This week, Adobe updated Photoshop with official support for Apple silicon, offering customers native support on Apple's latest M1-powered Mac computers. In an interview with Computerworld, Photoshop Product Manager Mark Dahm promoted official Apple silicon support, saying that Photoshop runs 50% faster on an M1 MacBook compared to last year's Intel-based MacBook.
Speaking to the team's challenges during the transition to Apple silicon, Dahm said that performance was of utmost priority. Adobe wanted to ensure that it matched Photoshop's performance on older architectures for customers running Apple silicon.
Photoshop has been fortunate enough to have been serving Mac customers for over 30 years and having lived through the transition from Power PC to Intel chips in the 2005/2006 timeframe, a few familiar considerations came to mind as the Apple silicon announcement was made.
For one, performance is top-of-mind for our creative professional customers, so we wondered how long it might take for us to match the years of performance-tuning that ensured smooth operation for Photoshop's sophisticated blending and rendering capabilities.

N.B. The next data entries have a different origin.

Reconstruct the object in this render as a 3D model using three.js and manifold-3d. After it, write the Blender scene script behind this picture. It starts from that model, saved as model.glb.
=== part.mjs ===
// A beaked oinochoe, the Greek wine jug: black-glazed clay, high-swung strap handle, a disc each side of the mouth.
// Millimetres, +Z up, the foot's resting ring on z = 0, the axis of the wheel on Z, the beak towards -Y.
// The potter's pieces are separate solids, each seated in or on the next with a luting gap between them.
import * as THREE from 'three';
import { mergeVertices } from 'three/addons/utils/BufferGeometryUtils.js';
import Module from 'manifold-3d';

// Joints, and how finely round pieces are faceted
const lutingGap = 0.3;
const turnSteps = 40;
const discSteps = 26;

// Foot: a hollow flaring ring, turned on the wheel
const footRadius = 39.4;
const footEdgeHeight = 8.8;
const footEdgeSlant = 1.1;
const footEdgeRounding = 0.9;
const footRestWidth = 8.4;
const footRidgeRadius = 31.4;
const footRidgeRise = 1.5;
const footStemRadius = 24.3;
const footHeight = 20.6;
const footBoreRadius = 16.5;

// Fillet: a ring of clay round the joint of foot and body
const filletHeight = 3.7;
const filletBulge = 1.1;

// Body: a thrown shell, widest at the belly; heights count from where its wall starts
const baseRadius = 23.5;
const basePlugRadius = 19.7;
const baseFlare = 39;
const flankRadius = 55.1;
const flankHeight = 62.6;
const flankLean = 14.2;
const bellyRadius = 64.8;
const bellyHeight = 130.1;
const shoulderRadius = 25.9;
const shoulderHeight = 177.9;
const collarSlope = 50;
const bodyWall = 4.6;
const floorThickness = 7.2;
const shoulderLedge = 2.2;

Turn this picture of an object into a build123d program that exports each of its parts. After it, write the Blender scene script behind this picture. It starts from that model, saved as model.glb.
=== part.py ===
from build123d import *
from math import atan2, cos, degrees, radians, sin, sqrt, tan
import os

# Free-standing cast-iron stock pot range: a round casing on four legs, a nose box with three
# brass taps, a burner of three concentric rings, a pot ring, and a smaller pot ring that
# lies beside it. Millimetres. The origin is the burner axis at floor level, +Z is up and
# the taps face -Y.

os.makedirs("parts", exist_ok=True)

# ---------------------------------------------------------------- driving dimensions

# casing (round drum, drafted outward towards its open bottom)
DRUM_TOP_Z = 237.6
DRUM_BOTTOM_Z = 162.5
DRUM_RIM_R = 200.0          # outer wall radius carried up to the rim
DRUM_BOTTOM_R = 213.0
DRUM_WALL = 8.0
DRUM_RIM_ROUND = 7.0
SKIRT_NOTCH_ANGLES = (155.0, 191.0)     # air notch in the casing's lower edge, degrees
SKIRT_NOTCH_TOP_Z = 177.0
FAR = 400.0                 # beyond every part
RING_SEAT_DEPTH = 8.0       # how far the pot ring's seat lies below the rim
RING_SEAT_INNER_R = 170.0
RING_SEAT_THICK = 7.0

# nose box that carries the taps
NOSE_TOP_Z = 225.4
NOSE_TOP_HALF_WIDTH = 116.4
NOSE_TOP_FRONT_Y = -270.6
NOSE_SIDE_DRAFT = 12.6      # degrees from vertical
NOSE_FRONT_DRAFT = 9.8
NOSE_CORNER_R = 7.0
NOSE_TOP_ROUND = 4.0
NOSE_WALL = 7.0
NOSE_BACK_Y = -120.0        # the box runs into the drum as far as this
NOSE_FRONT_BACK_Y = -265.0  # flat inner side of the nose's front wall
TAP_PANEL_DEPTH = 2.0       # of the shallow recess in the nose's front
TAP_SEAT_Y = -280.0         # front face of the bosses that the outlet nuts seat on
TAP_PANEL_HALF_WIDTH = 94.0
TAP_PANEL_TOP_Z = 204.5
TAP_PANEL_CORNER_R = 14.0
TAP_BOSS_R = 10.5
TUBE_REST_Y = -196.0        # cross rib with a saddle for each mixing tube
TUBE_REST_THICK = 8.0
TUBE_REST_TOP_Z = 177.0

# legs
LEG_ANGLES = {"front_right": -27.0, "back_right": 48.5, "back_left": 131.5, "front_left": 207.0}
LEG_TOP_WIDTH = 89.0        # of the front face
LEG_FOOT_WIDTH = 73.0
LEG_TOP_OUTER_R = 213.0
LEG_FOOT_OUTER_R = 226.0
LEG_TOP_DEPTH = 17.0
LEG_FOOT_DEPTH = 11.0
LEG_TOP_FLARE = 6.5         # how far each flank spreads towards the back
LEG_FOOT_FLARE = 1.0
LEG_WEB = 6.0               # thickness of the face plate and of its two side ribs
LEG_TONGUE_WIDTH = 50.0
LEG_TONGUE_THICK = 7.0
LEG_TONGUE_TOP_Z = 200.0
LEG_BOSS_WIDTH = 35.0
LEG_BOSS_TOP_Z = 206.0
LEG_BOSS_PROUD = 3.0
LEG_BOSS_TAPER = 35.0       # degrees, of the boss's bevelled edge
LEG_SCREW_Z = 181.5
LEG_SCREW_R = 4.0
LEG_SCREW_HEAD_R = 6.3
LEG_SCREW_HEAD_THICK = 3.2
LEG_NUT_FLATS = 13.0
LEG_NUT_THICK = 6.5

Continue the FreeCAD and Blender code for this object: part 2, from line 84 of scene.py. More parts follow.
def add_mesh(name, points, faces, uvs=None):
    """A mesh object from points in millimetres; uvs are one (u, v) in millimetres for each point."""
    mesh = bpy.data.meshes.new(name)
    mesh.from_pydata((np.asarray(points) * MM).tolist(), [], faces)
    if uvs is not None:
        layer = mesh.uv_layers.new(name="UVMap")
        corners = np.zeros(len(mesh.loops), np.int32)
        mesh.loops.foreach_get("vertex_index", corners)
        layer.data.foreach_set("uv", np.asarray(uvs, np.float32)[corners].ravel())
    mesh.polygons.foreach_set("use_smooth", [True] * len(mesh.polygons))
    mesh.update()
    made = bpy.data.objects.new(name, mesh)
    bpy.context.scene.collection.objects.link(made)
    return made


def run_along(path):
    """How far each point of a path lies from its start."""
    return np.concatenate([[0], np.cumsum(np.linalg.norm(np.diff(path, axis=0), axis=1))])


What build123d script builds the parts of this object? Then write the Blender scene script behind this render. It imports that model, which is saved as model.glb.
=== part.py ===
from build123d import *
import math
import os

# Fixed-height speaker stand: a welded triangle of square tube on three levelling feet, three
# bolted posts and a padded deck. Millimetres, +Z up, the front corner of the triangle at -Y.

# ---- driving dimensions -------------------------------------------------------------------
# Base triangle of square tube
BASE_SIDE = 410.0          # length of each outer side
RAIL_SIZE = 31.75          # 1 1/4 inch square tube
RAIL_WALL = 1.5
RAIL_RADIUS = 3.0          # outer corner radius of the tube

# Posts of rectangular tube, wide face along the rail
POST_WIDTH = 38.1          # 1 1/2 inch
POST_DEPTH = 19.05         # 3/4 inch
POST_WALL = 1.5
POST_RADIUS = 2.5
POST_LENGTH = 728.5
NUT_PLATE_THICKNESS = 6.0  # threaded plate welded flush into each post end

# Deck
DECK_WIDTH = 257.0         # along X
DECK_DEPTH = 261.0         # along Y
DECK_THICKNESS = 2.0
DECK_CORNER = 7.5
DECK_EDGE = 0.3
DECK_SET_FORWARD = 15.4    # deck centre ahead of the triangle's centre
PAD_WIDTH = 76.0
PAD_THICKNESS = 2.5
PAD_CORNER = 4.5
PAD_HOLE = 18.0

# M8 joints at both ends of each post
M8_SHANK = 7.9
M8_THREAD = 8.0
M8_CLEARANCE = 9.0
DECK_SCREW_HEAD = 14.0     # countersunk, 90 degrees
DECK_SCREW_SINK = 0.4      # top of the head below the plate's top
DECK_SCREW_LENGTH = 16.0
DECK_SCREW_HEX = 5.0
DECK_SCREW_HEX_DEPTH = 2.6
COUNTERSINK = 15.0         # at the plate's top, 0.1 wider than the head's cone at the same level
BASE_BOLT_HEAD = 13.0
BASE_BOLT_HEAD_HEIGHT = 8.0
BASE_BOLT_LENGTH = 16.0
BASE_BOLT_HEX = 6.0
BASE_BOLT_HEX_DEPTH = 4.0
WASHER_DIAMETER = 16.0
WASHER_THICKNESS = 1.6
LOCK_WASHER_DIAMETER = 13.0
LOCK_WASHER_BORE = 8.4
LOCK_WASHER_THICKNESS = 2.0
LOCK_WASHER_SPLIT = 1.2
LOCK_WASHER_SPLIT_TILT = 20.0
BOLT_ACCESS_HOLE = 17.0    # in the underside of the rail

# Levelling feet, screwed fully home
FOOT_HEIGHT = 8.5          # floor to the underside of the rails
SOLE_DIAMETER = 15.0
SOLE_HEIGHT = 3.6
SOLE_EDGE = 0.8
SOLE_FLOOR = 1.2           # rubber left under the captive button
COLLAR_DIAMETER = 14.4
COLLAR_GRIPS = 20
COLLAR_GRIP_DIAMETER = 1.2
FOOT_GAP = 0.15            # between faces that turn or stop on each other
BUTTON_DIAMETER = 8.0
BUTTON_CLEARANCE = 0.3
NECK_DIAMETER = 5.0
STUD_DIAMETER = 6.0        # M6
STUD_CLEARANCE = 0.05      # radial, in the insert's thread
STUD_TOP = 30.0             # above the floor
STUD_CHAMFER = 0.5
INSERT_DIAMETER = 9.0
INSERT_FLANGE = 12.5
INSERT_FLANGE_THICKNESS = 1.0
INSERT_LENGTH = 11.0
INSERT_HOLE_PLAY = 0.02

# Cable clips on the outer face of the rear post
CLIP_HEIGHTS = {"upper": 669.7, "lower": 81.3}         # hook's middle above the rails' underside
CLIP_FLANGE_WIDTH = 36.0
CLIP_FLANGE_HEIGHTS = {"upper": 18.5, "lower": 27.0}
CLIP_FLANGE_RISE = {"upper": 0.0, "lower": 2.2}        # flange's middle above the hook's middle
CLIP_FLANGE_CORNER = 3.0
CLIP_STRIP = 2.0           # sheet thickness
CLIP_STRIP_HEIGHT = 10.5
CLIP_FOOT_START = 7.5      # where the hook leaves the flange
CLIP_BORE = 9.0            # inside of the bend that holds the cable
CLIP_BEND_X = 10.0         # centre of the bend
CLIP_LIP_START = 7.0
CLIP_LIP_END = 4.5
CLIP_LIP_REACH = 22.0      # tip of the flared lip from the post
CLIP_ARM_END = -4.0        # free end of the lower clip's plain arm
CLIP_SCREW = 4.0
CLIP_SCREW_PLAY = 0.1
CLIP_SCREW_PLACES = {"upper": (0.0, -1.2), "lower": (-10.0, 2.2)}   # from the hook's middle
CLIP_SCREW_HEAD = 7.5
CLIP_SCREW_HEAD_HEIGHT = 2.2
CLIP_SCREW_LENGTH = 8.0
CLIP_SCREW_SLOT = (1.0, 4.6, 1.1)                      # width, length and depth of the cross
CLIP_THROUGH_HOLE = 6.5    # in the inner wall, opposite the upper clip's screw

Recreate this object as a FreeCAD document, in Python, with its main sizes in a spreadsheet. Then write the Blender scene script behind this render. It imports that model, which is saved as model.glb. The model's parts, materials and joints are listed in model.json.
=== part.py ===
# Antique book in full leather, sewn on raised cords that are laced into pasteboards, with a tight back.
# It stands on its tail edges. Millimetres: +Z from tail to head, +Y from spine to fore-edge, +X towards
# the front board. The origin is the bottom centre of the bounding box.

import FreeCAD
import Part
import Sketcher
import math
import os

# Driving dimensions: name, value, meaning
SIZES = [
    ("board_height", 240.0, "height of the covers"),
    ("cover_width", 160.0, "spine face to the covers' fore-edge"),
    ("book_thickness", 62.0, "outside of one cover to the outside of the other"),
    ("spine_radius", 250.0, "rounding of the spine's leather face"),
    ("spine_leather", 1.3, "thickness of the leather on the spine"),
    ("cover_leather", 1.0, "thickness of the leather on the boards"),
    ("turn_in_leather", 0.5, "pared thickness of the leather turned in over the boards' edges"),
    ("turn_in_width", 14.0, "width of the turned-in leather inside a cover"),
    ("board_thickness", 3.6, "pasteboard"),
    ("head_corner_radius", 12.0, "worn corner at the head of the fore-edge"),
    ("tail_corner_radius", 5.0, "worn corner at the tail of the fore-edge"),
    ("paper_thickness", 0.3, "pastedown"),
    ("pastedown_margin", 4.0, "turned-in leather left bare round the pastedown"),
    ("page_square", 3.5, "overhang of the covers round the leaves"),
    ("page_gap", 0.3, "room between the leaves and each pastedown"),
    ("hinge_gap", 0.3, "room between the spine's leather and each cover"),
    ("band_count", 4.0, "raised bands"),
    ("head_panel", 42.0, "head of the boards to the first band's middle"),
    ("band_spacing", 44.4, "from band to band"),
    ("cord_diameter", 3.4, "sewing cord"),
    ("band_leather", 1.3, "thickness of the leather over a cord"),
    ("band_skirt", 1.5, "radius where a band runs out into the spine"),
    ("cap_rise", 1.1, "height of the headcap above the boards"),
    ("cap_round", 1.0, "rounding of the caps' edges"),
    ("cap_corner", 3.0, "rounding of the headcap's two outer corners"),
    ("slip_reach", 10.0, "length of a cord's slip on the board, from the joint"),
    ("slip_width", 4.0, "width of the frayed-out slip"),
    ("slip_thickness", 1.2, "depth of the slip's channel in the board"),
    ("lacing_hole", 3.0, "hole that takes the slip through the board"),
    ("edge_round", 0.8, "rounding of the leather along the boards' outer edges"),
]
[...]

Apple is encouraging all developers to build and recompile their apps with official support for Apple silicon. Until apps get updated, they run on Apple silicon using Apple's Rosetta 2 technology, which enables apps built for Intel processors to run on the newer architecture. Dahm said that Photoshop ran sufficiently with Rosetta, in some cases even faster than it did natively on Intel Mac computers.
Fortunately, Apple's Rosetta mode allowed Photoshop to run reliably and fast on M1 devices on day one, without requiring significant changes to the code base. And many features were running as fast, or even faster than on the previous systems, so those earlier questions about performance were being resolved quite satisfactorily.
In its testing, Adobe found that Photoshop on an M1 MacBook runs 50% faster compared to Photoshop on a 2019 Intel-based MacBook with similar configurations. Even with the significant jump in performance, Dahm claimed it's just the beginning.
We compared an M1 MacBook to a previous-generation MacBook similarly configured, and found that under native mode, Photoshop was running 50% faster than the older hardware. These great performance improvements are just the beginning, and we will continue to work together with Apple to further optimize performance over time.
The power of the new M1 chip motivated the team to push features that have become a staple of Photoshop even further, said Dahm. Features such as Content Aware Fill, Auto Select Subject, Sky Replacement tools, and others were re-energized thanks to M1.
We were eager to tap into the more specialized aspects of the M1 chip to see how they could re-energize some of the seemingly magical features that have since become staples of the Photoshop experience over the years; features like Content Aware Fill, the healing brush, specialized filters and even relative newcomers, like the machine-learning-based Auto Select Subject and Sky Replacement tools.
Moving forward, Dahm said Adobe is looking forward to "bringing even more performance gains and Photoshop magic to life" on future Apple silicon chips. Dahm also said that the continued evolution of the Apple silicon platform will enable Adobe to constantly tune and optimize Photoshop to run at peak performance without the need to rely on Rosetta.